La maison de Matriona

 

Par Marie-Annette Lucas.

Je vous emmène découvrir La Maison de Matriona, nouvelle écrite par Alexandre Soljénitsyne dans les années 50, d'inspiration autobiographique et publiée en 1963.

Ignatitch, le narrateur veut « s'enfoncer et se perdre dans les entrailles même de la Russie » après 10 ans de prison en Goulag. Il obtient un poste d'enseignant de mathématiques dans un village. C'est chez Matriona, femme âgée et seule, qu'il décide de prendre pension, malgré l'état de son izba. Jugez plutôt : « les copeaux (du toit) pourrissaient, les rondins du corps et le portail, autrefois imposants, étaient gris de vétusté, et le revêtement s'était effrité. » Outre une petite cuisine séparée par une cloison et cachée par un vieux rideau, il n'y a qu'une pièce de vie. « Son lit à elle était dans le coin de la porte, près du poêle ; je dressai mon lit de camp près d'une fenêtre et, écartant de la lumière les chers ficus de Matriona, je mis une petite table devant une autre fenêtre. (...)Les pluies ne faisaient pas encore crouler la toiture(...) » 

Des souris et des cafards

Dans cette maison, il y a aussi un chat, des souris et des cafards. « Entre les rondins et la peau de papiers peints, les souris s'étaient fait leurs voies et froufroutaient insolemment, courant là-dedans même au plafond. (…) Dans la salle les cafards n'allaient pas. Par contre dans la cuisine, la nuit, ça grouillait et si, y entrant le soir pour boire de l'eau, j'allumais l'électricité, tout le plancher et le grand banc et même le mur étaient bruns presque partout et remuaient. »

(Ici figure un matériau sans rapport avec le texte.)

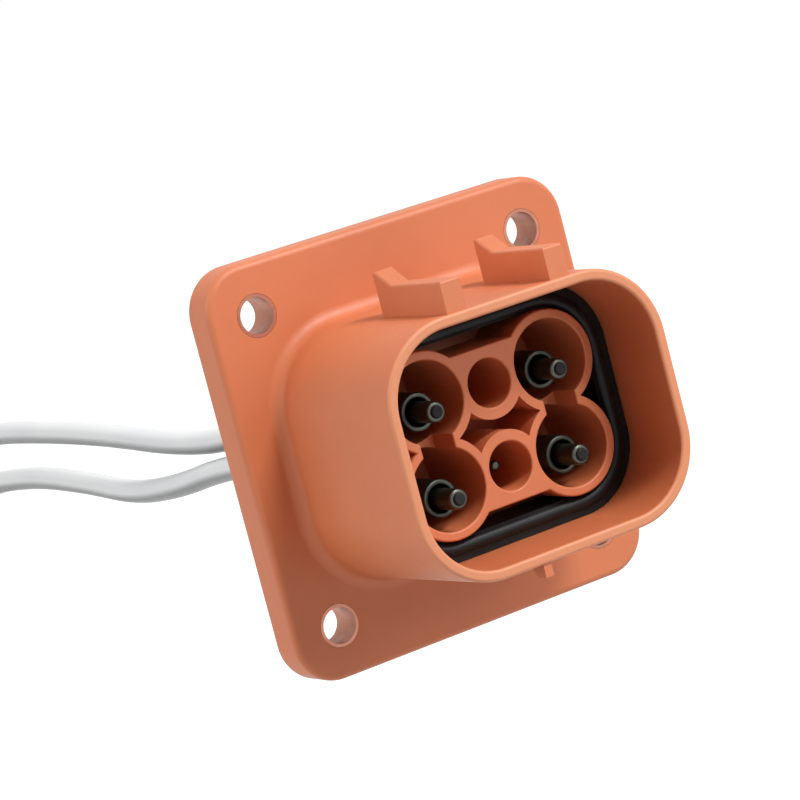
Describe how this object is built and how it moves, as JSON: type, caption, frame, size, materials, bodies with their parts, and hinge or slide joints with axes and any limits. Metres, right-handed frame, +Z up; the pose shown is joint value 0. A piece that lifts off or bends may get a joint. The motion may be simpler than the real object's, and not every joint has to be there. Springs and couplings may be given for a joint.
{
  "type": "high voltage panel receptacle",
  "caption": "Square-flanged panel receptacle with a keyed shroud round sleeved power pins, interlock pins and sealing rings, and interlock leads ending in a small plug.",
  "frame": {"origin": "centre of the square bolt pattern on the flange's mounting face", "axes": "+Y through the panel, away from the mating side; +Z up, towards the two keys; +X to the right, seen from the mating side"},
  "size_m": [0.064, 0.2706, 0.1095],
  "materials": {
    "orange_plastic": "fine matte moulded",
    "black_plastic": "matte moulded",
    "black_rubber": "smooth, slightly glossy",
    "plated_contact": "plated, grey-green",
    "limiter_brass": "plain turned",
    "zinc_steel": "zinc plated",
    "lead_jacket": "glossy pale grey"
  },
  "bodies": {
    "root": {"contact_carrier": "orange_plastic", "contact_sleeve_lower_left": "plated_contact", "contact_sleeve_lower_right": "plated_contact", "contact_sleeve_upper_left": "plated_contact", "contact_sleeve_upper_right": "plated_contact", "housing": "orange_plastic", "interlock_lead_lower": "lead_jacket", "interlock_lead_upper": "lead_jacket", "interlock_pin_lower": "plated_contact", "interlock_pin_upper": "plated_contact", "lead_plug": "black_plastic", "lead_plug_seal": "black_rubber", "lead_plug_terminal_lower": "plated_contact", "lead_plug_terminal_upper": "plated_contact", "lead_seal_lower": "black_rubber", "lead_seal_upper": "black_rubber", "limiter_lower_left": "limiter_brass", "limiter_lower_right": "limiter_brass", "limiter_upper_left": "limiter_brass", "limiter_upper_right": "limiter_brass", "mating_seal": "black_rubber", "panel_seal": "black_rubber", "pin_tip_lower_left": "black_plastic", "pin_tip_lower_right": "black_plastic", "pin_tip_upper_left": "black_plastic", "pin_tip_upper_right": "black_plastic", "power_pin_lower_left": "plated_contact", "power_pin_lower_right": "plated_contact", "power_pin_upper_left": "plated_contact", "power_pin_upper_right": "plated_contact", "rear_retainer": "black_plastic", "retainer_screws": "zinc_steel"}
  },
  "joints": []
}
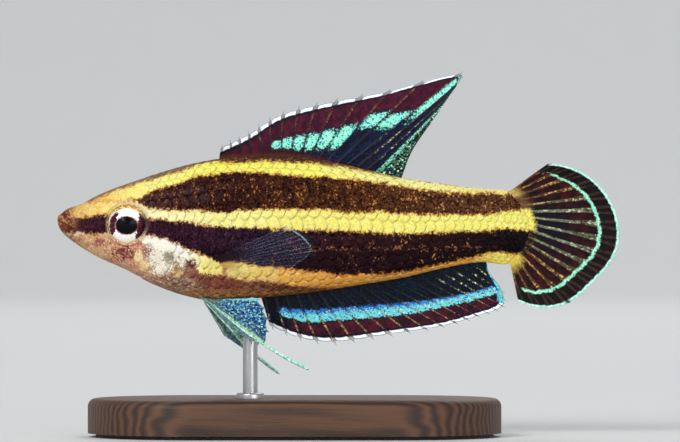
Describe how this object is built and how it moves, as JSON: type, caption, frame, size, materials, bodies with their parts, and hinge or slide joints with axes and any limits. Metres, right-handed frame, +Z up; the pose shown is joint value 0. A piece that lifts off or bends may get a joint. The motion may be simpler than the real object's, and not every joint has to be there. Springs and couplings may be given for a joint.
{
  "type": "licorice gourami",
  "caption": "Life-size licorice gourami with striped flanks and rayed fins spread wide, held level on a slim rod above a flat wooden base, as a museum display model.",
  "frame": {"origin": "on the surface that the stand rests on, below the middle of the whole model", "axes": "the head points to -X and the tail to +X, the fish's left side faces -Y, +Z is up"},
  "size_m": [0.038, 0.015, 0.0246],
  "materials": {
    "skin": "scaled skin with dark brown and golden yellow stripes along the body, softly glossy",
    "fin_membrane": "dark maroon and navy membrane with turquoise bands and a pale blue dashed edge",
    "clear_fin": "clear membrane with pale blue rays",
    "eye": "clear cornea over a silvery iris with a dark maroon bar and a black pupil",
    "walnut": "oiled dark walnut",
    "steel": "satin"
  },
  "bodies": {
    "root": {"head": "skin", "trunk": "skin", "tail": "skin", "eye_left": "eye", "eye_right": "eye", "dorsal_fin": "fin_membrane", "anal_fin": "fin_membrane", "caudal_fin": "fin_membrane", "pectoral_fin_left": "clear_fin", "pectoral_fin_right": "clear_fin", "pelvic_fin_left": "fin_membrane", "pelvic_fin_right": "fin_membrane", "stand_base": "walnut", "stand_rod": "steel"}
  },
  "joints": []
}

Malgré ces conditions de vie rudimentaires, Ignatitch est bienveillant envers Matriona, il accepte les repas toujours semblables : pommes de terre ou « soupe de terre » ou encore bouillie d'orge perlé. « Ce n'était pas toujours salé à point, souvent brûlé, cela laissait une pellicule sur le palais, les gencives, et donnait des maux d'estomac. Mais ce n'était pas la faute de Matriona, il n'y avait pas de beurre à acheter, on s'arrachait la margarine, et on n'avait à volonté que des graisses animales. (…) Je m'en accommodais parce que la vie m'avait appris à voir le sens de l'existence quotidienne dans autre chose que dans le manger. J'attachais plus de prix au sourire de son visage arrondi. » Tous deux vont s'apprécier mutuellement. Matriona est toujours prête à aider voisins ou parents sans en attendre de retour. Sa vie a été dure, elle a perdu 6 enfants en bas-âge, la maladie la rattrape parfois, mais elle reste souriante à la vie malgré tout…

Un beau portrait de femme

Un jour, son beau-frère vient lui réclamer « la chambre », une pièce à l'étage promise après sa mort à sa fille adoptive Kira, mais, par cupidité, il vient la démonter pour l'emporter chez son fils, mari de Kira. Au cours du trajet de nuit, un drame survient où Matriona perd la vie. Après les funérailles, la maison de Matriona sera encore partagée...

Outre la vie d'un petit village rural communiste, où la pauvreté oblige à frauder, où mesquineries familiales et commérages ne sont pas rares, A. Soljénitsyne nous offre un beau portrait d'une femme pourtant jugée insignifiante, raillée et méprisée par son entourage, mais qui au fond est une belle personne, incomprise, « ce Juste dont parle le proverbe et sans lequel il n'est village qui tienne. Ni ville. Ni notre terre entière. » C

Alexandre Soljénitsyne, La maison de Matriona, Ed. Julliard 1963, Le Livre de Poche 1965, 64 p.

Alexandre Soljenitsyne (1918-2008) a obtenu le Prix Nobel de littérature en 1970. Ses œuvres les plus connues sont Le Pavillon des cancéreux (1968) et L'archipel du Goulag  (1974-1976).